歓喜の歌

 訳もなく好きだから、この数年第九をこの時期に聴きに行くことにしているが、今日好きな理由が分かったような気がした。  的はずれかもしれないが、最後の楽章がバスなどの弦楽器の重厚な低音で始まるのは、ベートーベンが感じていた当時の世相を表現しているのではないかと思ったのだ。長く続く低い音の後、軽やかな旋律が次第に大きくなりやがては僕の大好きな大合唱になるのは、それこそ革命の旗の下に集う大衆の歓喜の歌声だと思う。  僕は今年初めてその低い重厚な調べに心を奪われた。それまでは合唱が始まるのを今かいまかと待ちながら聴いていたが、今年は違った。あの重厚な旋律が、現在の日本に正に打って付けの暗黒を予感させるものに聞こえたのだ。
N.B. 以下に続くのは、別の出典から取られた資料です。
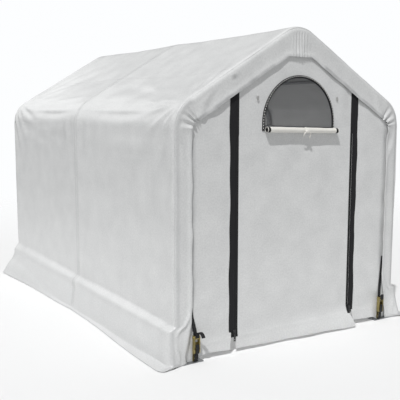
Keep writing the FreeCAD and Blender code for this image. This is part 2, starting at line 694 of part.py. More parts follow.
def main():
    os.makedirs("parts", exist_ok=True)
    nodes = build()
    for name, shapes in nodes.items():
        solids = [solid for shape in shapes for solid in shape.Solids]
        for solid in solids:
            if not solid.isValid() or solid.Volume <= 0:
                raise SystemExit(f"{name}: a solid is not valid")
        whole = solids[0] if len(solids) == 1 else Part.makeCompound(solids)
        whole.exportStep(f"parts/{name}.step")
        b = whole.BoundBox
        print(f"{name}: {len(solids)} solids, {whole.Volume / 1000:.1f} cm3, "
              f"x {b.XMin:.1f} {b.XMax:.1f}, y {b.YMin:.1f} {b.YMax:.1f}, z {b.ZMin:.1f} {b.ZMax:.1f}")
    print(len(nodes), "nodes")


main()
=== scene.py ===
# %% [markdown]
# A portable peak-roof shelter for calves, lambs or plants. A bolted steel tube frame stands under a
# tensioned cover of woven film. The frame, bolts, ratchets and zipper sliders come from the CAD model
# and keep their shapes. Everything made of cloth is built here as real sheets, in metres, in the CAD's
# own frame: +X right, -Y towards the door, +Z up, with the origin on the ground.

# %% Load the CAD model
import json
import math

import bpy
import numpy as np
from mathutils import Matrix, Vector


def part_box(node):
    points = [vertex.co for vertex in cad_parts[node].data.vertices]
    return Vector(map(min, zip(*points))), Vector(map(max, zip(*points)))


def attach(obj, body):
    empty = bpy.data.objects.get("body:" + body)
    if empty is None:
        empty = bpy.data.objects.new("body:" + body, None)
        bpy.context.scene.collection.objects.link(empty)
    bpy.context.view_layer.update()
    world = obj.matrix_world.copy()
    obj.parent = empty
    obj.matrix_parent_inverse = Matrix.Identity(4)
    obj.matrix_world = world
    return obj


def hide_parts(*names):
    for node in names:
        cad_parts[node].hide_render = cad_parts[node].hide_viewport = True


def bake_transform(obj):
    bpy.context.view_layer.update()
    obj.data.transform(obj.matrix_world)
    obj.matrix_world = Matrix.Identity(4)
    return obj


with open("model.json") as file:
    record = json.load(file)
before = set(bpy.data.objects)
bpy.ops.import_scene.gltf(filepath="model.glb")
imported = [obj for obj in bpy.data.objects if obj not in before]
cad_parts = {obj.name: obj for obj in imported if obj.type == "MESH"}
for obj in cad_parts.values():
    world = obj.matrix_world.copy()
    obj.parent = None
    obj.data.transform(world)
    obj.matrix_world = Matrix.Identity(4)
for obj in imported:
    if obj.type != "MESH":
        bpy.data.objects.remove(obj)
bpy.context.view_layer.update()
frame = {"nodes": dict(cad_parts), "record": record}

# %% [markdown]
# The driving sizes are read off the CAD nodes, so that a change there moves the cloth too. The two
# numbers that no box gives are the virtual ridge and eave heights, where the flat planes would meet
# without the rounded bends.

# %% Sizes of the shelter
HALF_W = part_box("cover_wall_right")[1].x
HALF_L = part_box("cover_hem_rear")[1].y
RIDGE_Z, EAVE_Z = 2.000, 1.468
PITCH = math.atan2(RIDGE_Z - EAVE_Z, HALF_W)
BEND = 0.2005                                   # outer radius of the cloth over a bend
PEAK_Z = RIDGE_Z - BEND / math.cos(PITCH)       # height of the peak bend's centre
SHOULDER_X = HALF_W - BEND
SHOULDER_Z = PEAK_Z - SHOULDER_X * math.tan(PITCH)
RIB_Y = (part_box("leg_rear_left")[0].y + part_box("leg_rear_left")[1].y) / 2
PANEL_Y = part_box("gable_panel")[0].y            # outer face of the door end's cloth
DOOR_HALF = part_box("door_panel_1")[1].x
FOLD_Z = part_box("door_panel_1")[1].z
print(f"half width {HALF_W:.3f}, half length {HALF_L:.3f}, pitch {math.degrees(PITCH):.1f} degrees")

# %% [markdown]
# The camera stands at eye height off the front left corner and looks a little down. A 61 mm lens from
# five and a half metres keeps the perspective gentle, so the long side and the door end both show.

# %% Camera
CAMERA_PLACE = (-2.820, -4.641, 1.464)
CAMERA_TURN = math.radians(32.82)
CAMERA_DOWN = math.radians(7.54)
bpy.ops.object.camera_add(location=CAMERA_PLACE,
                          rotation=(math.pi / 2 - CAMERA_DOWN, 0, -CAMERA_TURN))
camera = bpy.context.object
camera.name = "camera"
camera.data.lens = 61.4
camera.data.sensor_width = 36.0
camera.data.clip_end = 100
bpy.context.scene.camera = camera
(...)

たった10数パーセントの得票しかない奴らが、好き放題をしている今に重なりすぎるのだ。荘厳な音楽に浸りながら一方では、沸々と怒りが沸いてきた。  類い稀ない才能の持ち主が、何世紀にも渡って数え切れないほどの感動を人々に与え、片や何処にでもいる小心者が暗黒に導く。歓喜の歌をこの国の人々が高らかに歌い上げる日が来ることを望む。